In other words, it's fine to not have the scientific concepts down in your head. It's fine to never mention how things work. But if you present something that a person who knows about the science will immediately realize is impossible, you're going to drive off the more technically-inclined readers. It's like making the moon out of cheese and not meaning it as satire.

*Now*, back to the situation at hand. What is being shown is not actually impossible, persay. What you need is a cloud of dust and gas to be lit up, and polar jets from the stars. So, if this were in a nebula, and these were accreting matter, generally newly born stars or fast-rotating super-dense bodies like neutron stars or black holes, it would work out fine. Of course, they won't be straight lines -- they'll be conical beams that fade the further away they get -- but close enough. Something like this.

Rei said...

Oh, and I forgot to mention -- if what is being expelled is hot plasma (as opposed to radiation, which is what you often get from neutron star or black hole jets), and there's enough of it, it could be luminous on its own without need of dust and gas in the interstellar medium, thanks to blackbody radiation. It would, however, be much less visible than the parent star.

Lyz said...

I was so completely ungrounded in this opening. I had no idea what was going on.
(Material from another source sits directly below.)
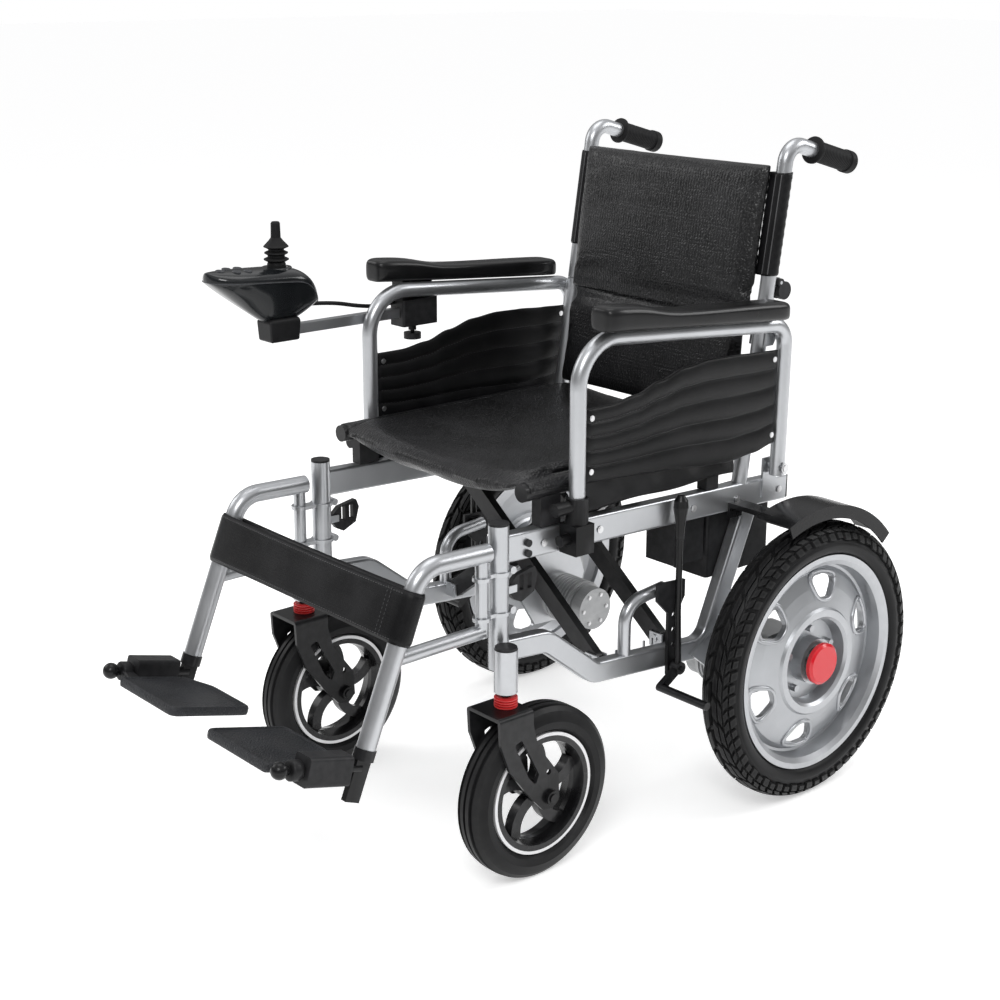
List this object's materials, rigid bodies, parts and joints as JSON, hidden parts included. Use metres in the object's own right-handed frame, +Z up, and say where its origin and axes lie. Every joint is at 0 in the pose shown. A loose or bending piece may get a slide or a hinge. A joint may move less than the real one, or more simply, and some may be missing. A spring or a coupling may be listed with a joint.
{
  "type": "folding power wheelchair",
  "caption": "Folding power wheelchair with a cross-braced tube frame, large drive wheels, swivelling casters, flip-back armrests, swing-away legrests and an armrest joystick.",
  "frame": {"origin": "middle of the ground area under the chair, at floor level", "axes": "+Z up, -Y the way the sitter faces, +X the sitter's left"},
  "size_m": [0.66, 1.0588, 0.935],
  "materials": {
    "bright_tube": "polished plated tube",
    "rim_silver": "bright silver",
    "motor_alloy": "cast, satin",
    "black_metal": "satin black powder coat",
    "black_plastic": "fine grain",
    "gloss_black": "semi-gloss moulded",
    "black_rubber": "matte",
    "tyre_rubber": "matte",
    "red_rubber": "satin",
    "red_plastic": "gloss",
    "black_vinyl": "soft moulded vinyl skin",
    "black_fabric": "coated nylon"
  },
  "bodies": {
    "side_right": {"right_side_frame": "bright_tube", "right_frame_fittings": "black_plastic", "right_motor": "motor_alloy", "right_fender": "black_plastic", "back_lower": "black_fabric"},
    "side_left": {"left_side_frame": "bright_tube", "left_frame_fittings": "black_plastic", "left_motor": "motor_alloy", "left_fender": "black_plastic", "battery_box": "black_plastic"},
    "cross_a": {"cross_brace_a": "black_metal"},
    "cross_b": {"cross_brace_b": "black_metal"},
    "seat": {"seat_pad": "black_fabric"},
    "left_caster_swivel_body": {"left_caster_fork": "black_metal", "left_caster_boot": "red_rubber"},
    "left_caster_wheel": {"left_caster_rim": "black_metal", "left_caster_tyre": "tyre_rubber"},
    "left_drive_wheel": {"left_rear_rim": "rim_silver", "left_rear_tyre": "tyre_rubber", "left_hub_cap": "red_plastic"},
    "left_armrest": {"left_armrest_tube": "bright_tube", "left_armrest_pad": "black_vinyl", "left_side_panel": "black_fabric"},
    "left_hanger": {"left_hanger_tube": "bright_tube", "calf_strap": "black_fabric"},
    "left_stem": {"left_footplate_stem": "black_metal"},
    "left_sleeve": {"left_footplate_sleeve": "black_plastic"},
    "left_plate": {"left_footplate": "black_plastic"},
    "left_release": {"left_release_lever": "black_plastic"},
    "left_back": {"left_back_post": "bright_tube", "left_push_grip": "black_rubber"},
    "left_latch": {"left_back_latch": "black_plastic"},
    "left_brake": {"left_brake_lever": "black_metal"},
    "right_caster_swivel_body": {"right_caster_fork": "black_metal", "right_caster_boot": "red_rubber"},
    "right_caster_wheel": {"right_caster_rim": "black_metal", "right_caster_tyre": "tyre_rubber"},
    "right_drive_wheel": {"right_rear_rim": "rim_silver", "right_rear_tyre": "tyre_rubber", "right_hub_cap": "red_plastic"},
    "right_armrest": {"right_armrest_tube": "bright_tube", "right_armrest_pad": "black_vinyl", "right_side_panel": "black_fabric", "rail_clamp": "black_plastic"},
    "right_hanger": {"right_hanger_tube": "bright_tube"},
    "right_stem": {"right_footplate_stem": "black_metal"},
    "right_sleeve": {"right_footplate_sleeve": "black_plastic"},
    "right_plate": {"right_footplate": "black_plastic"},
    "right_release": {"right_release_lever": "black_plastic"},
    "right_back": {"right_back_post": "bright_tube", "right_push_grip": "black_rubber", "back_upper": "black_fabric"},
    "right_latch": {"right_back_latch": "black_plastic"},
    "right_brake": {"right_brake_lever": "black_metal"},
    "controller": {"controller_case": "gloss_black", "controller_rail": "bright_tube", "controller_cable": "black_rubber"},
    "gimbal": {"joystick_gimbal": "black_plastic"},
    "stick": {"joystick": "black_rubber"},
    "clamp_screw": {"clamp_knob": "black_plastic"}
  },
  "joints": [
    {"name": "frame_fold", "type": "hinge", "parent": "side_right", "child": "cross_a", "pos_m": [-0.172, 0.0841, 0.245], "axis": [0, -1, 0], "range_deg": [0, 37], "deforming": ["seat_pad", "back_upper", "back_lower", "calf_strap"]},
    {"name": "brace_scissor", "type": "hinge", "parent": "cross_a", "child": "cross_b", "pos_m": [0, 0.0841, 0.37277], "axis": [0, -1, 0], "range_deg": [-74.5, 0]},
    {"name": "left_side_fold", "type": "hinge", "parent": "cross_b", "child": "side_left", "pos_m": [0.172, 0.0841, 0.245], "axis": [0, -1, 0], "range_deg": [0, 37.5]},
    {"name": "seat_level", "type": "hinge", "parent": "cross_a", "child": "seat", "pos_m": [0.1955, 0.0841, 0.518], "axis": [0, -1, 0], "range_deg": [-37.5, 0]},
    {"name": "left_caster_swivel", "type": "hinge", "parent": "side_left", "child": "left_caster_swivel_body", "pos_m": [0.226, -0.1874, 0.26], "axis": [0, 0, 1], "continuous": true},
    {"name": "left_caster_spin", "type": "hinge", "parent": "left_caster_swivel_body", "child": "left_caster_wheel", "pos_m": [0.226, -0.1384, 0.1194], "axis": [1, 0, 0], "continuous": true},
    {"name": "left_wheel_spin", "type": "hinge", "parent": "side_left", "child": "left_drive_wheel", "pos_m": [0.297, 0.3251, 0.2043], "axis": [1, 0, 0], "continuous": true},
    {"name": "left_armrest_flip", "type": "hinge", "parent": "side_left", "child": "left_armrest", "pos_m": [0.221, 0.3301, 0.474], "axis": [1, 0, 0], "range_deg": [-95, 0]},
    {"name": "left_legrest_swing", "type": "hinge", "parent": "side_left", "child": "left_hanger", "pos_m": [0.201, -0.2069, 0.4], "axis": [0, 0, 1], "range_deg": [0, 90]},
    {"name": "left_leg_length", "type": "slide", "parent": "left_hanger", "child": "left_stem", "axis": [0, -0.3797, -0.9251], "range_m": [0, 0.05]},
    {"name": "left_footplate_lift", "type": "hinge", "parent": "left_stem", "child": "left_sleeve", "pos_m": [0.201, -0.40925, 0.22365], "axis": [0, 0.9659, -0.2588], "range_deg": [0, 78.5]},
    {"name": "left_footplate_flip", "type": "hinge", "parent": "left_sleeve", "child": "left_plate", "pos_m": [0.201, -0.40925, 0.22365], "axis": [0, -0.9659, 0.2588], "range_deg": [-78, 0]},
    {"name": "left_release_press", "type": "hinge", "parent": "side_left", "child": "left_release", "pos_m": [0.195, -0.1519, 0.395], "axis": [1, 0, 0], "range_deg": [0, 20], "stiffness_Nm_per_rad": 0.6, "springref_deg": -17.19},
    {"name": "left_back_fold", "type": "hinge", "parent": "side_left", "child": "left_back", "pos_m": [0.194, 0.33812, 0.69], "axis": [-1, 0, 0], "range_deg": [0, 90]},
    {"name": "left_back_latch_lift", "type": "hinge", "parent": "left_back", "child": "left_latch", "pos_m": [0.194, 0.34228, 0.736], "axis": [1, 0, 0], "range_deg": [0, 30], "stiffness_Nm_per_rad": 0.4, "springref_deg": -17.19},
    {"name": "left_brake_pull", "type": "hinge", "parent": "side_left", "child": "left_brake", "pos_m": [0.221, 0.1371, 0.216], "axis": [1, 0, 0], "range_deg": [0, 25]},
    {"name": "right_caster_swivel", "type": "hinge", "parent": "side_right", "child": "right_caster_swivel_body", "pos_m": [-0.226, -0.1874, 0.26], "axis": [0, 0, 1], "continuous": true},
    {"name": "right_caster_spin", "type": "hinge", "parent": "right_caster_swivel_body", "child": "right_caster_wheel", "pos_m": [-0.226, -0.1384, 0.1194], "axis": [1, 0, 0], "continuous": true},
    {"name": "right_wheel_spin", "type": "hinge", "parent": "side_right", "child": "right_drive_wheel", "pos_m": [-0.297, 0.3251, 0.2043], "axis": [1, 0, 0], "continuous": true},
    {"name": "right_armrest_flip", "type": "hinge", "parent": "side_right", "child": "right_armrest", "pos_m": [-0.221, 0.3301, 0.474], "axis": [1, 0, 0], "range_deg": [-95, 0]},
    {"name": "right_legrest_swing", "type": "hinge", "parent": "side_right", "child": "right_hanger", "pos_m": [-0.201, -0.2069, 0.4], "axis": [0, 0, -1], "range_deg": [0, 90]},
    {"name": "right_leg_length", "type": "slide", "parent": "right_hanger", "child": "right_stem", "axis": [0, -0.3797, -0.9251], "range_m": [0, 0.05]},
    {"name": "right_footplate_lift", "type": "hinge", "parent": "right_stem", "child": "right_sleeve", "pos_m": [-0.201, -0.40925, 0.22365], "axis": [0, -0.9659, 0.2588], "range_deg": [0, 78.5]},
    {"name": "right_footplate_flip", "type": "hinge", "parent": "right_sleeve", "child": "right_plate", "pos_m": [-0.201, -0.40925, 0.22365], "axis": [0, 0.9659, -0.2588], "range_deg": [-78, 0]},
    {"name": "right_release_press", "type": "hinge", "parent": "side_right", "child": "right_release", "pos_m": [-0.195, -0.1519, 0.395], "axis": [1, 0, 0], "range_deg": [0, 20], "stiffness_Nm_per_rad": 0.6, "springref_deg": -17.19},
    {"name": "right_back_fold", "type": "hinge", "parent": "side_right", "child": "right_back", "pos_m": [-0.194, 0.33812, 0.69], "axis": [-1, 0, 0], "range_deg": [0, 90]},
    {"name": "right_back_latch_lift", "type": "hinge", "parent": "right_back", "child": "right_latch", "pos_m": [-0.194, 0.34228, 0.736], "axis": [1, 0, 0], "range_deg": [0, 30], "stiffness_Nm_per_rad": 0.4, "springref_deg": -17.19},
    {"name": "right_brake_pull", "type": "hinge", "parent": "side_right", "child": "right_brake", "pos_m": [-0.221, 0.1371, 0.216], "axis": [1, 0, 0], "range_deg": [0, 25]},
    {"name": "controller_slide", "type": "slide", "parent": "right_armrest", "child": "controller", "axis": [0, 1, 0], "range_m": [-0.055, 0.06], "deforming": ["controller_cable"]},
    {"name": "joystick_sideways", "type": "hinge", "parent": "controller", "child": "gimbal", "pos_m": [-0.241, -0.2069, 0.752], "axis": [0, 1, 0], "range_deg": [-18, 18], "stiffness_Nm_per_rad": 0.3},
    {"name": "joystick_forward", "type": "hinge", "parent": "gimbal", "child": "stick", "pos_m": [-0.241, -0.2069, 0.752], "axis": [1, 0, 0], "range_deg": [-18, 18], "stiffness_Nm_per_rad": 0.3},
    {"name": "clamp_screw_turn", "type": "hinge", "parent": "right_armrest", "child": "clamp_screw", "pos_m": [-0.241, 0.0311, 0.64], "axis": [0, 0, 1], "range_deg": [0, 360]}
  ],
  "couplings": [
    {"joint": "brace_scissor", "follows": "frame_fold", "ratio": -2},
    {"joint": "left_side_fold", "follows": "frame_fold", "ratio": 1},
    {"joint": "seat_level", "follows": "frame_fold", "ratio": -1},
    {"joint": "left_footplate_lift", "follows": "frame_fold", "ratio": 2.1081},
    {"joint": "right_footplate_lift", "follows": "frame_fold", "ratio": 2.1081},
    {"joint": "left_back_fold", "follows": "right_back_fold", "ratio": 1}
  ]
}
I got the references, but I often think references like that so early in a writing are evidence of laziness on the writer's part. You can do this without them.

GutterBall said...

I loved Firefly, for example.

Amen, Rei. Amen. It had just enough "working" stuff to ground you without getting too technical. And the technical stuff they did mention was more for laughs than anything else. Great stuff.

Dave, there are some excellent suggestions in these comments. There are also some poor ones. More power to you if you know which is which.

Anonymous said...

I hate to be a grammarian, but persay is wrong. It's latin and it's spelled per se. It means "by itself."

Dave Fragments said...

Thanks all of you. It will take me a while to digest all these comments.